**Data lines**.
-----

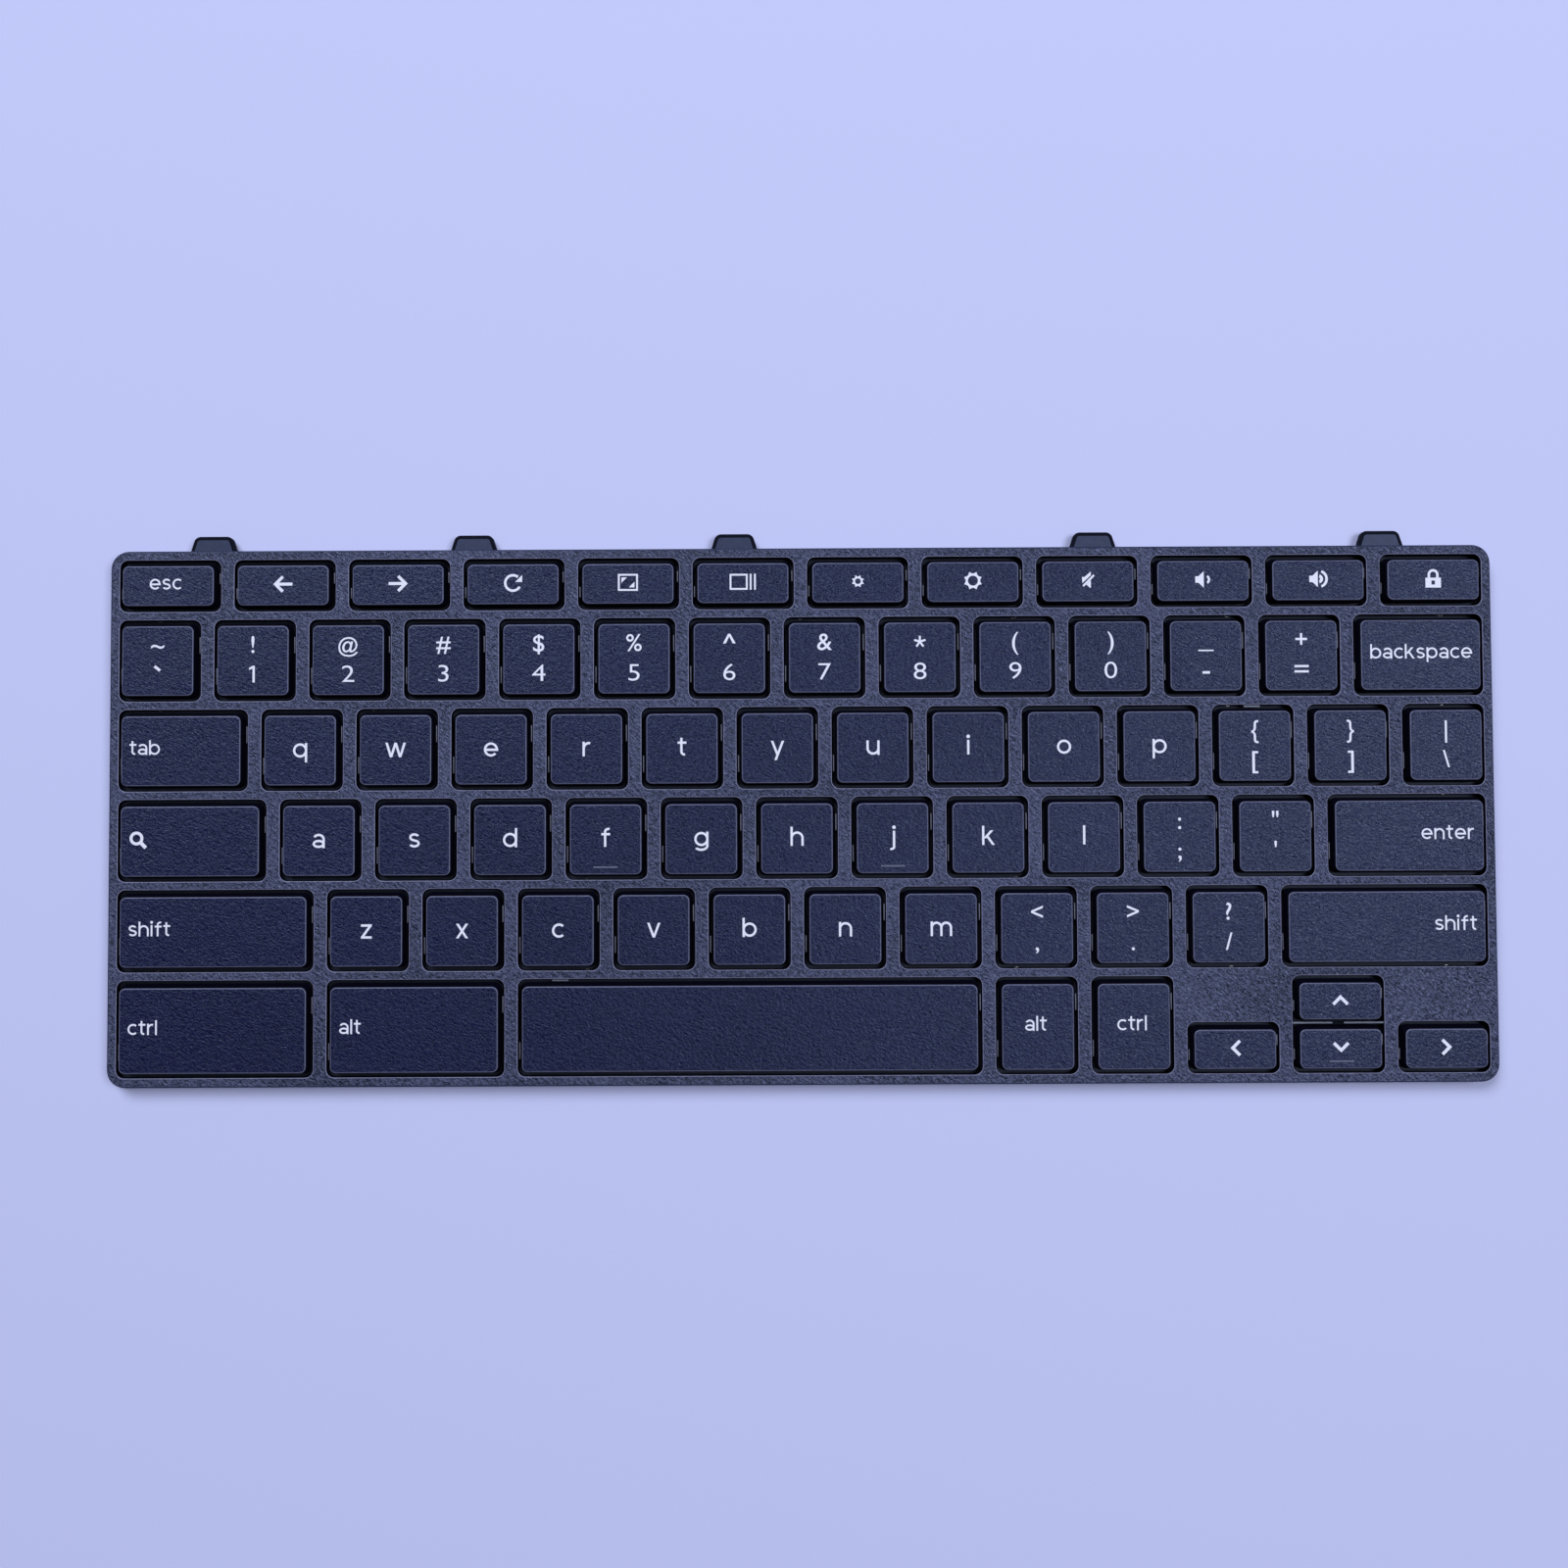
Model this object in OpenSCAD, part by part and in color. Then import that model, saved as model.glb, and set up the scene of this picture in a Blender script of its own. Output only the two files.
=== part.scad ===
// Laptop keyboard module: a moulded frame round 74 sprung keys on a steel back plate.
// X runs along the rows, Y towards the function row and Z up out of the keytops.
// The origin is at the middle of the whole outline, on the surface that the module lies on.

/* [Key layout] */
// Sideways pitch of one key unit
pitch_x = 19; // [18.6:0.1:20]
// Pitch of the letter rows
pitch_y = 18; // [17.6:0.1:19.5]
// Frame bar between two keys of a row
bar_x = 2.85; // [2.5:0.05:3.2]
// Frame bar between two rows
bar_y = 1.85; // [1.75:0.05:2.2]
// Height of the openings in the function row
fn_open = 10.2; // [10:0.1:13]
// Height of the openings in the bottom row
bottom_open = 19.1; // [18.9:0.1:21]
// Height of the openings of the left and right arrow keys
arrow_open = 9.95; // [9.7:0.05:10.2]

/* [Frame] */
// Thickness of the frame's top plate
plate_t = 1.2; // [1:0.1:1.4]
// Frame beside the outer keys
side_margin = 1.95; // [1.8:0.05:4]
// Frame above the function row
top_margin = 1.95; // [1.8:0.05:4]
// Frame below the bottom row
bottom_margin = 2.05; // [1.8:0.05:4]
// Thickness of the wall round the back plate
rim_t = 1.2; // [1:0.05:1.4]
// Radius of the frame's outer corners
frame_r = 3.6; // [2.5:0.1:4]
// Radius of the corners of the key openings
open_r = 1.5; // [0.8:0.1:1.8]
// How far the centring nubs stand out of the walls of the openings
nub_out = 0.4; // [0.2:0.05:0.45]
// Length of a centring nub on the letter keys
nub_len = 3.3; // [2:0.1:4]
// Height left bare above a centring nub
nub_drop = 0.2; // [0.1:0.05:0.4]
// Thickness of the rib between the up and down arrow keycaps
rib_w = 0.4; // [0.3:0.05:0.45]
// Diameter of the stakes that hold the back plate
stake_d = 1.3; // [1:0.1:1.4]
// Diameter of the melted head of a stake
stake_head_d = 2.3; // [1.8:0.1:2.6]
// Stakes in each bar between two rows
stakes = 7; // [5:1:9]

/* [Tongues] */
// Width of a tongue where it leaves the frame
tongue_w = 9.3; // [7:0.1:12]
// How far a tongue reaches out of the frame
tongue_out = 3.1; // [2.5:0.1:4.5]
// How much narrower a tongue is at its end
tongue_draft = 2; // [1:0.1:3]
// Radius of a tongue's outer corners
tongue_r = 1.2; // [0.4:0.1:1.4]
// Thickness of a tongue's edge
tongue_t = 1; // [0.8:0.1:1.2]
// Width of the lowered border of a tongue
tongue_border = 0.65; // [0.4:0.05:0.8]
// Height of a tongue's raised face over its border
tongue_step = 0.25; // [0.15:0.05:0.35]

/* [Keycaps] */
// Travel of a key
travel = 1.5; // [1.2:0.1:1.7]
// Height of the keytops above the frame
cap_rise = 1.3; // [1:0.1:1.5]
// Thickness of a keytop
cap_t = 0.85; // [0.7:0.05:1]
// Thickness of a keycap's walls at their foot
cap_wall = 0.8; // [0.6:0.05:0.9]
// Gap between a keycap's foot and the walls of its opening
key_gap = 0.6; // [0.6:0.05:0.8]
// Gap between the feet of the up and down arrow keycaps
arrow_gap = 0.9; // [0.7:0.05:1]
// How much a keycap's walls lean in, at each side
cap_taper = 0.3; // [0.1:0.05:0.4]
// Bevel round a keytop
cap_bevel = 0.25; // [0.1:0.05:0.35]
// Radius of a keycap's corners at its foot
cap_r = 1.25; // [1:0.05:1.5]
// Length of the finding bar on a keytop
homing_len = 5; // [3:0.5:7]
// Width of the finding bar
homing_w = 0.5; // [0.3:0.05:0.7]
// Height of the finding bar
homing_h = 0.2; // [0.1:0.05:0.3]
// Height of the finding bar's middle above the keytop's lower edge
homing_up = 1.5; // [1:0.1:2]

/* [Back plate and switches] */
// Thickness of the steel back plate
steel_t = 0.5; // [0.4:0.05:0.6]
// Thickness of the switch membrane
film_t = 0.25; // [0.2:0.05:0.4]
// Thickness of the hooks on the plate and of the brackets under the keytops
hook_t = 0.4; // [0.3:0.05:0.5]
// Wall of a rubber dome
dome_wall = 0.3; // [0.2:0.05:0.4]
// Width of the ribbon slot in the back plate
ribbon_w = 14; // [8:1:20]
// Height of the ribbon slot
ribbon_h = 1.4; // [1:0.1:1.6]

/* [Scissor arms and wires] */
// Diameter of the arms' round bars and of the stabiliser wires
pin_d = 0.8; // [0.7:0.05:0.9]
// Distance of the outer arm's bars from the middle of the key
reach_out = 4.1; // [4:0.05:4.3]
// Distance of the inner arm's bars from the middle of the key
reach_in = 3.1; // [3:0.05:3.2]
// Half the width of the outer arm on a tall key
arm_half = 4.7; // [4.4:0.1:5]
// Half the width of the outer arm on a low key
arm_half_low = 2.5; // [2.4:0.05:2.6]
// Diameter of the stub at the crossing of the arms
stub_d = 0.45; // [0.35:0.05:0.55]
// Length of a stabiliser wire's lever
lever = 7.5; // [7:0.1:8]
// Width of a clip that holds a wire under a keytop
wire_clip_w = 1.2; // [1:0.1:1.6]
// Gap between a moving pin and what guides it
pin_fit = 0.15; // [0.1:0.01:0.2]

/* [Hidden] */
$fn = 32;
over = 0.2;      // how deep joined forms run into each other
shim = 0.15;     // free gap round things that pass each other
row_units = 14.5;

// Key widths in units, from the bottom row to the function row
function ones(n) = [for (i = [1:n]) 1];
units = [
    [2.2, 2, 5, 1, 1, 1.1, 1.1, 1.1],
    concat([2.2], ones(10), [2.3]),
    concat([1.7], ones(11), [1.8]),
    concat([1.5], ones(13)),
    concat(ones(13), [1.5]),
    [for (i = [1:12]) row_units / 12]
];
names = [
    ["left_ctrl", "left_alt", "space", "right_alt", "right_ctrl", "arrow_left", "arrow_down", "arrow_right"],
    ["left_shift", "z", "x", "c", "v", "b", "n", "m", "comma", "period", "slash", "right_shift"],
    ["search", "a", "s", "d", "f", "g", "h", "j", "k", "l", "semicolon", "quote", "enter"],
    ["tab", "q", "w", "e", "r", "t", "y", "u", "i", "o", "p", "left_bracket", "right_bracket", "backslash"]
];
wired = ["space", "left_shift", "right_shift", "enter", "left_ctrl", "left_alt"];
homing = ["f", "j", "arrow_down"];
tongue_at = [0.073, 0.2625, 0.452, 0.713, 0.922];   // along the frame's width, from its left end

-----

**Instruction**.
Restate the whole listing exactly.

**Output for this exercise**.
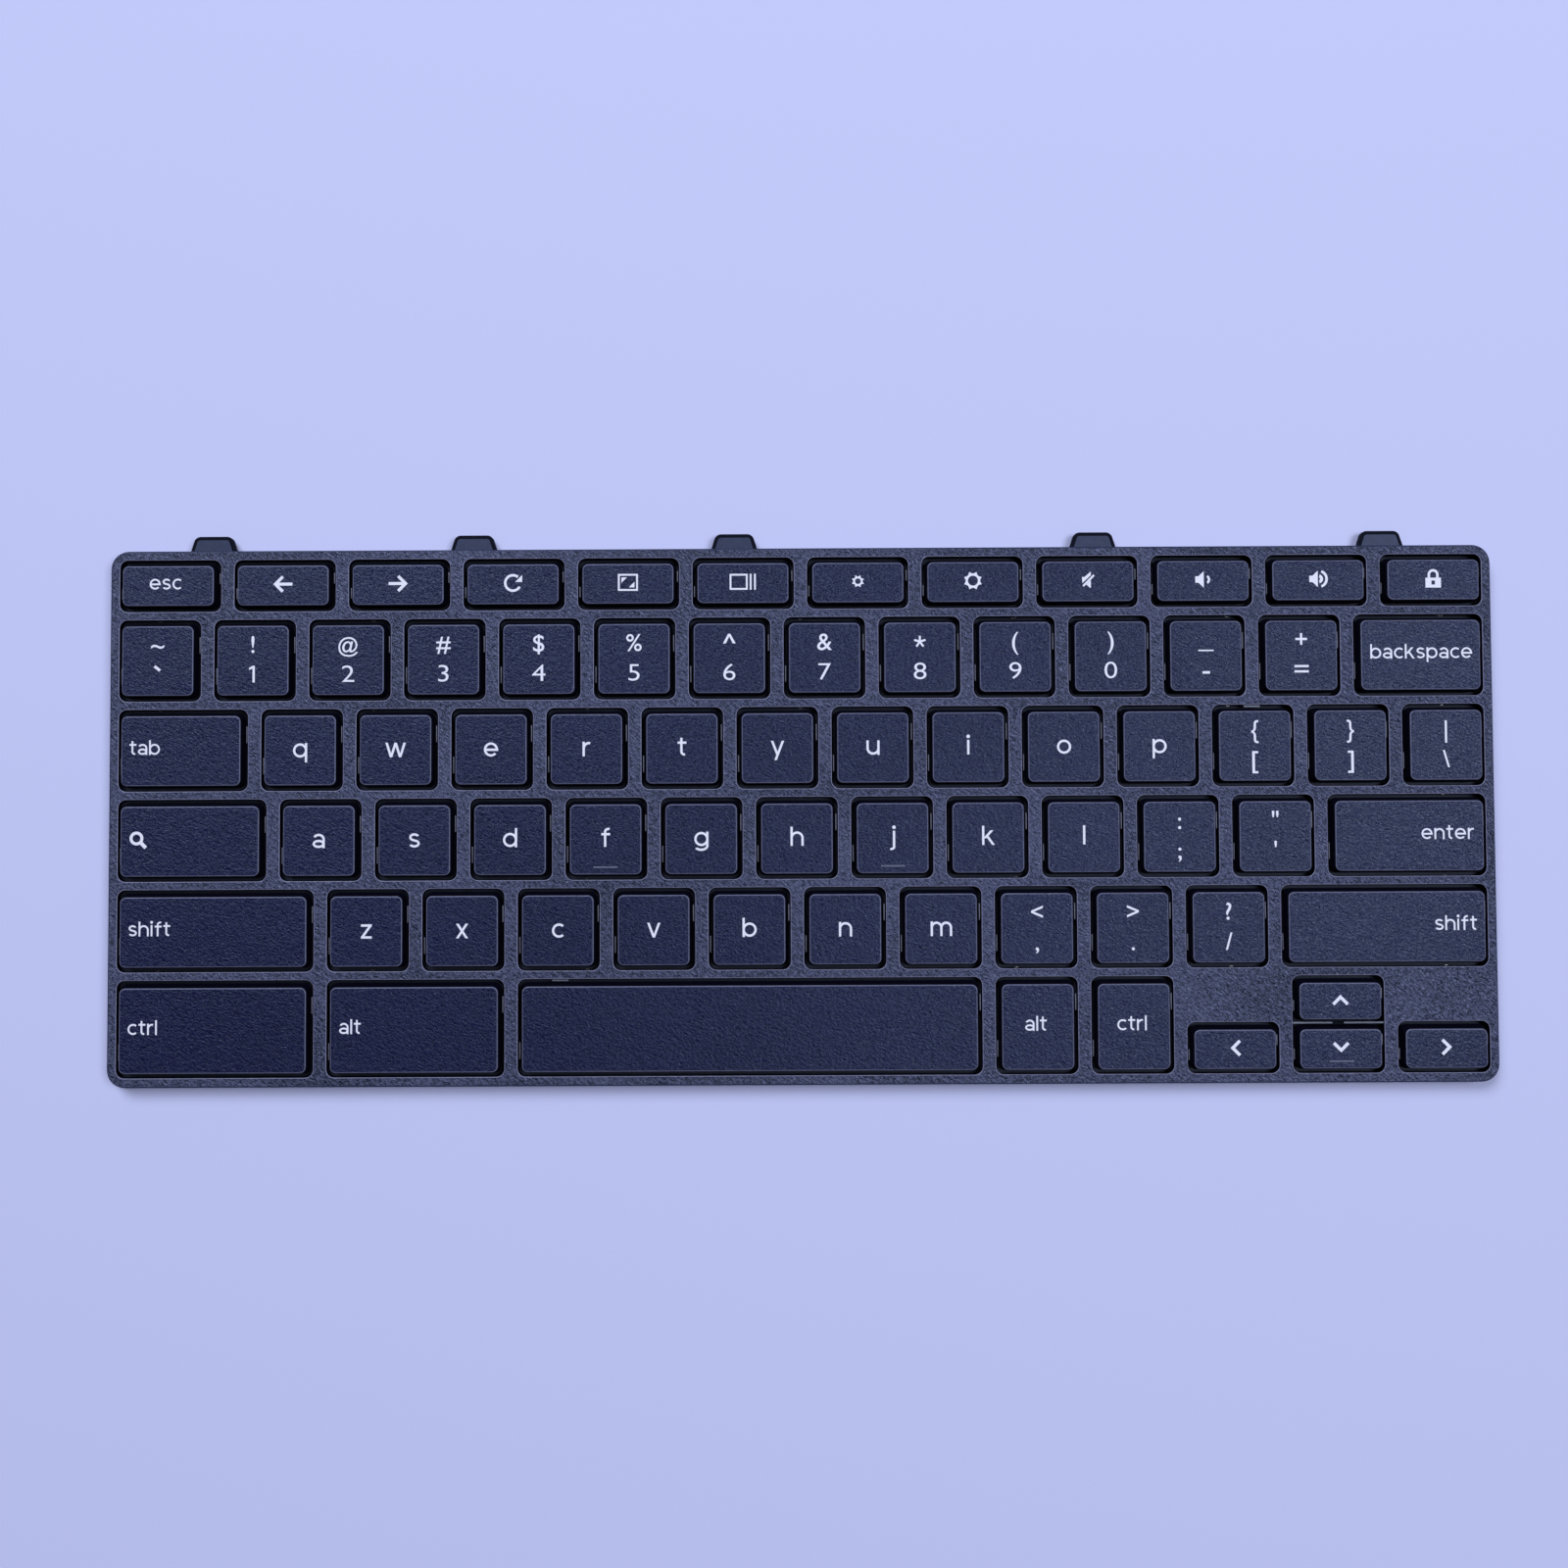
Model this object in OpenSCAD, part by part and in color. Then import that model, saved as model.glb, and set up the scene of this picture in a Blender script of its own. Output only the two files.
=== part.scad ===
// Laptop keyboard module: a moulded frame round 74 sprung keys on a steel back plate.
// X runs along the rows, Y towards the function row and Z up out of the keytops.
// The origin is at the middle of the whole outline, on the surface that the module lies on.

/* [Key layout] */
// Sideways pitch of one key unit
pitch_x = 19; // [18.6:0.1:20]
// Pitch of the letter rows
pitch_y = 18; // [17.6:0.1:19.5]
// Frame bar between two keys of a row
bar_x = 2.85; // [2.5:0.05:3.2]
// Frame bar between two rows
bar_y = 1.85; // [1.75:0.05:2.2]
// Height of the openings in the function row
fn_open = 10.2; // [10:0.1:13]
// Height of the openings in the bottom row
bottom_open = 19.1; // [18.9:0.1:21]
// Height of the openings of the left and right arrow keys
arrow_open = 9.95; // [9.7:0.05:10.2]

/* [Frame] */
// Thickness of the frame's top plate
plate_t = 1.2; // [1:0.1:1.4]
// Frame beside the outer keys
side_margin = 1.95; // [1.8:0.05:4]
// Frame above the function row
top_margin = 1.95; // [1.8:0.05:4]
// Frame below the bottom row
bottom_margin = 2.05; // [1.8:0.05:4]
// Thickness of the wall round the back plate
rim_t = 1.2; // [1:0.05:1.4]
// Radius of the frame's outer corners
frame_r = 3.6; // [2.5:0.1:4]
// Radius of the corners of the key openings
open_r = 1.5; // [0.8:0.1:1.8]
// How far the centring nubs stand out of the walls of the openings
nub_out = 0.4; // [0.2:0.05:0.45]
// Length of a centring nub on the letter keys
nub_len = 3.3; // [2:0.1:4]
// Height left bare above a centring nub
nub_drop = 0.2; // [0.1:0.05:0.4]
// Thickness of the rib between the up and down arrow keycaps
rib_w = 0.4; // [0.3:0.05:0.45]
// Diameter of the stakes that hold the back plate
stake_d = 1.3; // [1:0.1:1.4]
// Diameter of the melted head of a stake
stake_head_d = 2.3; // [1.8:0.1:2.6]
// Stakes in each bar between two rows
stakes = 7; // [5:1:9]

/* [Tongues] */
// Width of a tongue where it leaves the frame
tongue_w = 9.3; // [7:0.1:12]
// How far a tongue reaches out of the frame
tongue_out = 3.1; // [2.5:0.1:4.5]
// How much narrower a tongue is at its end
tongue_draft = 2; // [1:0.1:3]
// Radius of a tongue's outer corners
tongue_r = 1.2; // [0.4:0.1:1.4]
// Thickness of a tongue's edge
tongue_t = 1; // [0.8:0.1:1.2]
// Width of the lowered border of a tongue
tongue_border = 0.65; // [0.4:0.05:0.8]
// Height of a tongue's raised face over its border
tongue_step = 0.25; // [0.15:0.05:0.35]

/* [Keycaps] */
// Travel of a key
travel = 1.5; // [1.2:0.1:1.7]
// Height of the keytops above the frame
cap_rise = 1.3; // [1:0.1:1.5]
// Thickness of a keytop
cap_t = 0.85; // [0.7:0.05:1]
// Thickness of a keycap's walls at their foot
cap_wall = 0.8; // [0.6:0.05:0.9]
// Gap between a keycap's foot and the walls of its opening
key_gap = 0.6; // [0.6:0.05:0.8]
// Gap between the feet of the up and down arrow keycaps
arrow_gap = 0.9; // [0.7:0.05:1]
// How much a keycap's walls lean in, at each side
cap_taper = 0.3; // [0.1:0.05:0.4]
// Bevel round a keytop
cap_bevel = 0.25; // [0.1:0.05:0.35]
// Radius of a keycap's corners at its foot
cap_r = 1.25; // [1:0.05:1.5]
// Length of the finding bar on a keytop
homing_len = 5; // [3:0.5:7]
// Width of the finding bar
homing_w = 0.5; // [0.3:0.05:0.7]
// Height of the finding bar
homing_h = 0.2; // [0.1:0.05:0.3]
// Height of the finding bar's middle above the keytop's lower edge
homing_up = 1.5; // [1:0.1:2]

/* [Back plate and switches] */
// Thickness of the steel back plate
steel_t = 0.5; // [0.4:0.05:0.6]
// Thickness of the switch membrane
film_t = 0.25; // [0.2:0.05:0.4]
// Thickness of the hooks on the plate and of the brackets under the keytops
hook_t = 0.4; // [0.3:0.05:0.5]
// Wall of a rubber dome
dome_wall = 0.3; // [0.2:0.05:0.4]
// Width of the ribbon slot in the back plate
ribbon_w = 14; // [8:1:20]
// Height of the ribbon slot
ribbon_h = 1.4; // [1:0.1:1.6]

/* [Scissor arms and wires] */
// Diameter of the arms' round bars and of the stabiliser wires
pin_d = 0.8; // [0.7:0.05:0.9]
// Distance of the outer arm's bars from the middle of the key
reach_out = 4.1; // [4:0.05:4.3]
// Distance of the inner arm's bars from the middle of the key
reach_in = 3.1; // [3:0.05:3.2]
// Half the width of the outer arm on a tall key
arm_half = 4.7; // [4.4:0.1:5]
// Half the width of the outer arm on a low key
arm_half_low = 2.5; // [2.4:0.05:2.6]
// Diameter of the stub at the crossing of the arms
stub_d = 0.45; // [0.35:0.05:0.55]
// Length of a stabiliser wire's lever
lever = 7.5; // [7:0.1:8]
// Width of a clip that holds a wire under a keytop
wire_clip_w = 1.2; // [1:0.1:1.6]
// Gap between a moving pin and what guides it
pin_fit = 0.15; // [0.1:0.01:0.2]

/* [Hidden] */
$fn = 32;
over = 0.2;      // how deep joined forms run into each other
shim = 0.15;     // free gap round things that pass each other
row_units = 14.5;

// Key widths in units, from the bottom row to the function row
function ones(n) = [for (i = [1:n]) 1];
units = [
    [2.2, 2, 5, 1, 1, 1.1, 1.1, 1.1],
    concat([2.2], ones(10), [2.3]),
    concat([1.7], ones(11), [1.8]),
    concat([1.5], ones(13)),
    concat(ones(13), [1.5]),
    [for (i = [1:12]) row_units / 12]
];
names = [
    ["left_ctrl", "left_alt", "space", "right_alt", "right_ctrl", "arrow_left", "arrow_down", "arrow_right"],
    ["left_shift", "z", "x", "c", "v", "b", "n", "m", "comma", "period", "slash", "right_shift"],
    ["search", "a", "s", "d", "f", "g", "h", "j", "k", "l", "semicolon", "quote", "enter"],
    ["tab", "q", "w", "e", "r", "t", "y", "u", "i", "o", "p", "left_bracket", "right_bracket", "backslash"]
];
wired = ["space", "left_shift", "right_shift", "enter", "left_ctrl", "left_alt"];
homing = ["f", "j", "arrow_down"];
tongue_at = [0.073, 0.2625, 0.452, 0.713, 0.922];   // along the frame's width, from its left end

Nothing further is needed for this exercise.